Like infants less than a year old, dogs fail at a seemingly easy exercise called the “object permanence task”. It goes like this: if you hide an object somewhere(say a ball under a cup) and let the baby retrieve it a few times, they will continue to search for it there even if you hide it somewhere else (say behind the sofa) and even if you do so in front of their eyes. Piaget, the legendary psychologist who discovered this behaviour, thought that it reflected a wildly different way of seeing the world.
More recently, Jozsef Topal suggested that it’s the influence of the adult experimenter that’s the key. By repeatedly pointing at the ball in the first hiding place, the adult enshrines a generalised rule in the infant’s mind. And infants, being programmed to learn from communicative signals, come to believe the adult’s instructions over the evidence of their own eyes (some people apparently never grow out of this, but I digress). Topal demonstrated this by showing that infants were much better at the task if the experimenters avoided social cues like calling the child’s name or eye contact.
And the same is true for domestic dogs. Topal tested a dozen adult dogs with a version of the hidden-object challenge, concealing toy behind one of two possible screens. If he called to the dogs by name, made eye contact and waved, the animals made the same errors that infants make on 75% of the trials. Without any of these signals, their scores improved and they only failed to realise the ball’s new location on 39% of the trials. Their error rate dropped even lower in completely non-social situations, where the ball was moved by pulling on a transparent string.
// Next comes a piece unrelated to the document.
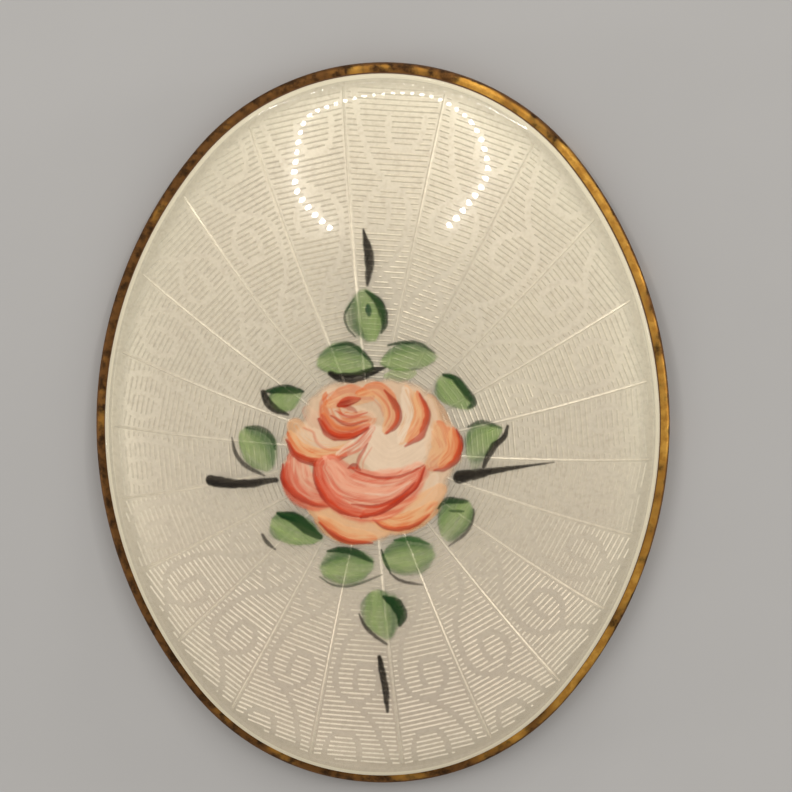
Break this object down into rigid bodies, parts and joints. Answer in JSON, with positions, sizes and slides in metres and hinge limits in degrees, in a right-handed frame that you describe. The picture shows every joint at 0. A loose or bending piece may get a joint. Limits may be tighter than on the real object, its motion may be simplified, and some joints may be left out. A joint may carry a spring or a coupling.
{
  "type": "oval enamel brooch",
  "caption": "Oval domed brooch: ivory enamel over a gilt brass shell with a hollow back, a painted rose spray and a pin across the back.",
  "frame": {"origin": "middle of the oval at the level of the rim's bottom, which rests on the table", "axes": "+Z out of the enamelled front, +Y along the oval to the top of the painted spray, +X to the right seen from the front"},
  "size_m": [0.03, 0.038, 0.0052],
  "materials": {
    "gilt_brass": "worn gilding, brown tarnish",
    "ivory_enamel": "milky translucent, glossy",
    "rose_paint": "fired enamel paint, satin",
    "leaf_paint": "fired enamel paint, satin",
    "dark_paint": "fired enamel paint, satin",
    "pin_brass": "drawn wire, dull"
  },
  "bodies": {
    "root": {"back_plate": "gilt_brass", "enamel": "ivory_enamel", "rose": "rose_paint", "pin_back": "pin_brass", "leaf_top": "leaf_paint", "leaf_upper_left": "leaf_paint", "leaf_upper_right": "leaf_paint", "leaf_north_west": "leaf_paint", "leaf_west": "leaf_paint", "leaf_south_west": "leaf_paint", "leaf_south_left": "leaf_paint", "leaf_south_right": "leaf_paint", "leaf_bottom": "leaf_paint", "leaf_south_east": "leaf_paint", "leaf_east": "leaf_paint", "leaf_north_east": "leaf_paint", "dash_top": "dark_paint", "dash_left": "dark_paint", "dash_right": "dark_paint", "dash_bottom": "dark_paint"}
  },
  "joints": []
}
These results suggest that dogs and infant share a social mindset where certain cues prepare them to learn from humans. It’s not the case that the gestures and facial signs were just distracting for that would lead the animals or infants to search both hiding places equally – instead, they both preferred the one that the object was initially hidden behind.
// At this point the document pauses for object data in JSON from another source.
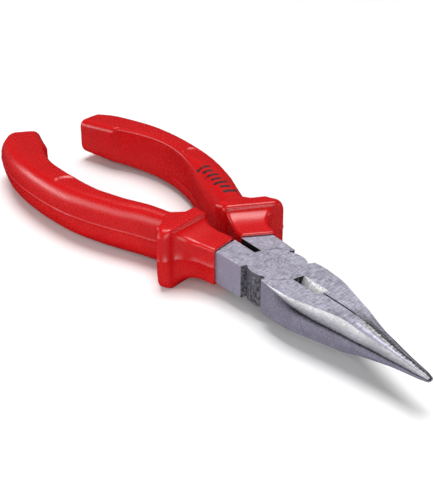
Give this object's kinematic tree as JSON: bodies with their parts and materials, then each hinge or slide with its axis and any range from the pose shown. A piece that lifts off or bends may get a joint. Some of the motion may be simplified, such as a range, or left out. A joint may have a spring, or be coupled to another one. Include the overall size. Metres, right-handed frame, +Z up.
{
  "type": "needle nose pliers",
  "caption": "Needle nose pliers with slim tapered steel jaws, a side cutter, a flush riveted lap joint and curved red plastic grips with raised finger guards.",
  "frame": {"origin": "centre of the bounding box in X and Y, on the plane under the guards that the pliers rest on", "axes": "+X runs to the tip of the jaws, +Y to the handle of the lower lever, +Z up through the thickness"},
  "size_m": [0.1994, 0.063, 0.0188],
  "materials": {
    "steel": "ground, with a fine brushed grain",
    "rivet_steel": "ground flush with the joint",
    "red_pvc": "glossy moulded PVC"
  },
  "bodies": {
    "upper_half": {"upper_lever": "steel", "upper_lever_grip": "red_pvc", "pivot_rivet": "rivet_steel"},
    "lower_half": {"lower_lever": "steel", "lower_lever_grip": "red_pvc"}
  },
  "joints": [
    {"name": "jaw_pivot", "type": "hinge", "parent": "upper_half", "child": "lower_half", "pos_m": [0.04074, 0.00096, 0.0094], "axis": [0, 0, -1], "range_deg": [0, 50]}
  ]
}
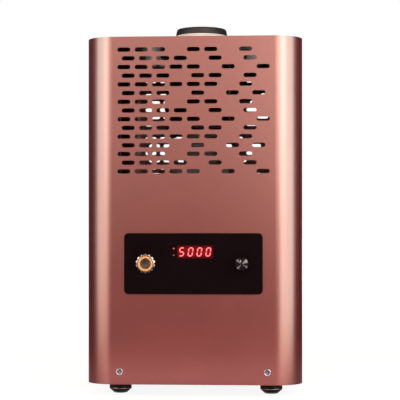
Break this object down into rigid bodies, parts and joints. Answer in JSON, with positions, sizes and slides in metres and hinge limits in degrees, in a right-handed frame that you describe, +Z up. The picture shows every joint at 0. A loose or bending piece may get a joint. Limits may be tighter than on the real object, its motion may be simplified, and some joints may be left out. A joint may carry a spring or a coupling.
{
  "type": "gold melting furnace",
  "caption": "Tabletop electric induction furnace for melting gold in a lift-out crucible, with a slotted metal case, power knob, push button and digital readout.",
  "frame": {"origin": "on the surface that the furnace stands on, under the centre of its overall box", "axes": "+X to the right seen from the front, +Y from the control panel to the rear, +Z up along the crucible's axis"},
  "size_m": [0.25, 0.3584, 0.4452],
  "materials": {
    "case_copper_red": "satin",
    "tray_steel": "satin",
    "foot_rubber": "satin",
    "screw_steel": "satin",
    "plate_black": "gloss",
    "lens_red": "gloss",
    "digit_red": "satin",
    "display_black": "matte",
    "lamp_red": "gloss",
    "board_green": "satin",
    "spacer_brass": "satin",
    "bezel_chrome": "polished",
    "ring_amber": "satin",
    "cap_steel": "satin",
    "nut_nickel": "satin",
    "knob_black": "satin",
    "pointer_white": "matte",
    "crucible_graphite": "satin",
    "sleeve_ceramic": "matte",
    "lining_fibre": "matte",
    "coil_sleeving": "satin",
    "coil_board": "satin",
    "rod_steel": "satin",
    "refractory_grey": "matte",
    "capacitor_cream": "satin",
    "busbar_copper": "satin",
    "module_black": "satin",
    "sink_aluminium": "satin",
    "can_blue": "satin",
    "choke_ferrite": "matte",
    "lead_red": "satin",
    "fan_black": "satin",
    "breaker_white": "satin",
    "lever_blue": "satin",
    "gland_black": "matte"
  },
  "bodies": {
    "case": {"front_shell": "case_copper_red", "rear_cover": "case_copper_red", "top_plate": "case_copper_red", "base_tray": "tray_steel", "side_rails": "tray_steel", "equipment_deck": "tray_steel", "rubber_feet": "foot_rubber", "foot_screws": "screw_steel", "front_screws": "screw_steel", "side_screws": "screw_steel", "rear_screws": "screw_steel", "control_plate": "plate_black", "display_window": "lens_red", "display_digits": "digit_red", "display_block": "display_black", "indicator_lamps": "lamp_red", "display_board": "board_green", "board_standoffs": "spacer_brass", "button_bezel": "bezel_chrome", "button_light_ring": "ring_amber", "button_switch": "display_black", "button_nut": "nut_nickel", "potentiometer": "nut_nickel", "potentiometer_nut": "nut_nickel", "ceramic_sleeve": "sleeve_ceramic", "coil_lining": "lining_fibre", "induction_coil": "coil_sleeving", "coil_base_board": "coil_board", "coil_top_board": "coil_board", "tie_rods": "rod_steel", "top_screws": "screw_steel", "pedestal": "refractory_grey", "stand_block": "refractory_grey", "resonant_capacitors": "capacitor_cream", "busbars": "busbar_copper", "busbar_bolts": "screw_steel", "power_board": "board_green", "board_spacers": "spacer_brass", "power_modules": "module_black", "rectifier_bridge": "module_black", "heat_sink": "sink_aluminium", "filter_capacitors": "can_blue", "filter_choke": "choke_ferrite", "power_leads": "lead_red", "fan_frame": "fan_black", "fan_screws": "screw_steel", "breaker_body": "breaker_white", "cable_gland": "gland_black", "gland_cap": "gland_black", "gland_locknut": "gland_black", "earth_stud": "spacer_brass"},
    "knob": {"power_knob": "knob_black", "knob_pointer": "pointer_white", "knob_shaft": "nut_nickel"},
    "button": {"button_cap": "cap_steel"},
    "crucible": {"crucible": "crucible_graphite"},
    "fan": {"fan_rotor": "fan_black"},
    "lever": {"breaker_lever": "lever_blue"}
  },
  "joints": [
    {"name": "knob_turn", "type": "hinge", "parent": "case", "child": "knob", "pos_m": [0.056, -0.168, 0.153], "axis": [0, 1, 0], "range_deg": [-132, 168]},
    {"name": "button_press", "type": "slide", "parent": "case", "child": "button", "axis": [0, 1, 0], "range_m": [0, 0.0025], "stiffness_N_per_m": 400, "springref_m": -0.001},
    {"name": "crucible_lift", "type": "slide", "parent": "case", "child": "crucible", "axis": [0, 0, 1], "range_m": [0, 0.12]},
    {"name": "fan_spin", "type": "hinge", "parent": "case", "child": "fan", "pos_m": [-0.032, 0.147, 0.106], "axis": [0, 1, 0], "continuous": true},
    {"name": "breaker_switch", "type": "hinge", "parent": "case", "child": "lever", "pos_m": [0.075, 0.15715, 0.126], "axis": [1, 0, 0], "range_deg": [-70, 0]}
  ]
}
Dogs, it seems, have a particular breed of social smarts even as inexperienced puppies and some scientists have suggested that these skills are adaptations that have developed over the last 10,000 years to allow dogs to better interact with their two-legged partners.
Indeed, the true scope of the dog’s mental abilities has probably been known to dog owners for some time, but has only really been confirmed through experiments in the last decade or so. If scientists point to one paper cup among many that hides a piece of food, dogs understand what they mean – they clearly understand the pointing gesture. If you’re not impressed, bear in mind that wolves can’t do it, great apes are flummoxed by the task and even babies fail before their first birthday.
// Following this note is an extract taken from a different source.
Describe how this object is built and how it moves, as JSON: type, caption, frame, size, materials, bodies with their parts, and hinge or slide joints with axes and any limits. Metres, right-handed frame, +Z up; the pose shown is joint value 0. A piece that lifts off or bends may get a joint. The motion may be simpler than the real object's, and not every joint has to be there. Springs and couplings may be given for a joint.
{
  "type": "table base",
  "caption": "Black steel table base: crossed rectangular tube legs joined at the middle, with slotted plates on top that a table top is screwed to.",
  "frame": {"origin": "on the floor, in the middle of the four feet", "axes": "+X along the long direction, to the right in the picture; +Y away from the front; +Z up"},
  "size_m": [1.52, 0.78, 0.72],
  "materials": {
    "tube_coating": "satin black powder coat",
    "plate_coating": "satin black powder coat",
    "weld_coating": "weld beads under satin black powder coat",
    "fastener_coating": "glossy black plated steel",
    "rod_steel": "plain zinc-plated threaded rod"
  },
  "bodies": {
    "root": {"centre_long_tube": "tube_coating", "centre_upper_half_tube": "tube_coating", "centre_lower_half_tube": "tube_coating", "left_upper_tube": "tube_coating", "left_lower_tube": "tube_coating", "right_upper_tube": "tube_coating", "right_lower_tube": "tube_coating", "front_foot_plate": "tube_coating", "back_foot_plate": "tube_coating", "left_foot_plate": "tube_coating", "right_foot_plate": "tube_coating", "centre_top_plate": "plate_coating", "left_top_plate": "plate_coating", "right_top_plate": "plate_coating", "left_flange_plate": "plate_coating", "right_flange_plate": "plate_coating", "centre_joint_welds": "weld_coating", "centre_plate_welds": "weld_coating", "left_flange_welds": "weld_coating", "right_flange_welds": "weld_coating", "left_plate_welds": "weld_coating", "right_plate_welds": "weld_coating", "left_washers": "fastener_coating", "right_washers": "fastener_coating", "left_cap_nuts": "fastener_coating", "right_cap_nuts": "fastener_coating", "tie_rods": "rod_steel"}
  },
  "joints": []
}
Topal also found that wolves, even those reared by humans, don’t make the same errors that dogs do on the object permanence task. When he tested 10 wolves that had extensive experience with humans, they passed with flying colours regardless of whether their human partners were gesturing and calling, standing impassively or entirely absent.
This difference between wolves and dogs is a striking one, but it doesn’t mean that one subspecies is cleverer than the other (or better at logic, as LiveScience purported). Instead, Topal thinks that the two species have different biases in the way they perceive the world, and those of dogs are superficially similar to those of human infants.
Note that I said “superficially” – it would be folly to suggest that dogs are reacting to the human signals in exactly the same way as our own infants do. Topal demonstrated this by repeating the tests, but swapping the experimenters around before the object was moved to a new location. This time, the infants still made the same errors that they did before but the dogs did not.
This suggests that the two species are doing different things. Topal thinks that infants use the gestures as a sign that a learning opportunity is coming up. They’re about to get some info that they can generalise to new situations. As such, it doesn’t matter if the experimenter swaps around – they still think that the rule they’ve learnt about the ball behind a certain place will hold. Dogs, on the other hand, relate the signals they see to specific situations and to specific people – if the person making the funny actions changes, the rules of the game change too.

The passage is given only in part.